Was there ever a nobler attitude than that of Caleb, when he
withstood the clamour of the other spies, and followed the Lord
fully? or that of Shadrach, Meshach, and Abednego, when alone among
myriads, they refused to bow down to the image of gold? or that of
Luther when, alone against the world, he held unflinchingly by his
convictions of truth?
Let the young especially ponder these things. To them it often seems
a terrible thing to resist the general voice, and hold by conscience
and duty. To confess Christ among a school of despisers, is often
like martyrdom. But think! What is it to deny Christ? Can that bring
any peace or satisfaction to those who know His worth? Must it not
bring misery and self-contempt? If the duty of confessing Him be
difficult, seek strength for the duty. Pray for the strength which
is made perfect in your weakness.
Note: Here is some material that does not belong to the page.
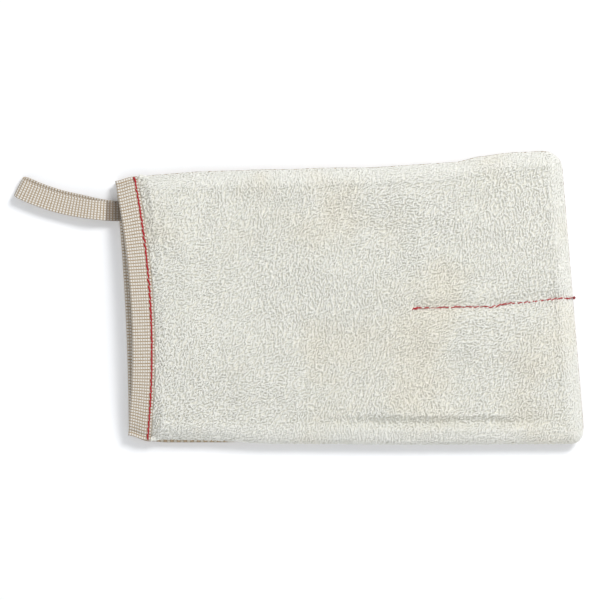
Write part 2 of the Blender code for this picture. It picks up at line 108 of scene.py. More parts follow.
class Slot(Enum):
    """Finish slots of the record."""

    TERRY = "terry"
    BACK = "woven_back"
    TAPE = "binding_tape"
    RED = "red_thread"
    WHITE = "white_thread"


class Face(Enum):
    """The two sides of the mitt, each with its own mouth edge."""

    FRONT = "front"
    BACK = "back"


def smooth(value: Number, low: float, high: float) -> Array:
    """A smooth step.

    Args:
        value: Where to read the step.
        low: Value at and below which the step is 0.
        high: Value at and above which it is 1.

    Returns:
        The height of the step, from 0 to 1.
    """
    x = np.clip((np.asarray(value, float) - low) / (high - low), 0.0, 1.0)
    return x * x * (3 - 2 * x)


def mix(first: Number, second: Number, share: Number) -> Number:
    """The number that lies this share of the way from first to second."""
    return first + (second - first) * share


def bell(offset: Number, half_width: float) -> Array:
    """A rounded ridge, 1 at no offset and 0 from half_width outwards."""
    x = np.clip(np.abs(np.asarray(offset, float)) / half_width, 0.0, 1.0)
    return (1 - x * x) ** 2


def curve_through(value: Number, stops: Sequence[tuple[float, float]]) -> Array:
    """A height that eases from each stop to the next.

    Args:
        value: Where to read the height.
        stops: Pairs of place and height, in order of place.

    Returns:
        The height at each value.
    """
    value = np.asarray(value, float)
    height = np.full(value.shape, stops[0][1])
    for (place, low), (next_place, high) in zip(stops, stops[1:]):
        height = height + (high - low) * smooth(value, place, next_place)
    return height


def unit(vectors: Array) -> Array:
    """The same vectors with a length of 1."""
    return vectors / np.maximum(np.linalg.norm(vectors, axis=-1, keepdims=True), 1e-12)


def run_along(points: Array) -> Array:
    """Distance of each point from the first, along the line through them."""
    steps = np.linalg.norm(np.diff(points, axis=0), axis=1)
    return np.concatenate([[0.0], np.cumsum(steps)])


def even_places(points: Array, places: Array, pitch: float) -> Array:
    """Places along a section that lie the same distance apart on the cloth.

    Args:
        points: Points of the section, finely spaced.
        places: The place of each of those points.
        pitch: About how far apart the even places lie.

    Returns:
        The places, each in the middle of its own stretch.
    """
    run = run_along(points)
    count = round(run[-1] / pitch)
    wanted = (np.arange(count) + 0.5) / count * run[-1]
    return np.interp(wanted, run, places)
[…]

Cast your thoughts onward to the
day of Christ's second coming, when the opinion and practice of the
world shall all be reduced to their essential worthlessness, and the
promises to the faithful, firm as the everlasting hills, shall be
gloriously fulfilled. For in that day, Hannah's song shall have a
new fulfillment: ''He raiseth up the poor out of the dust, and
lifteth up the beggar out of the dunghill, to set them among
princes, and make them inherit the throne of glory."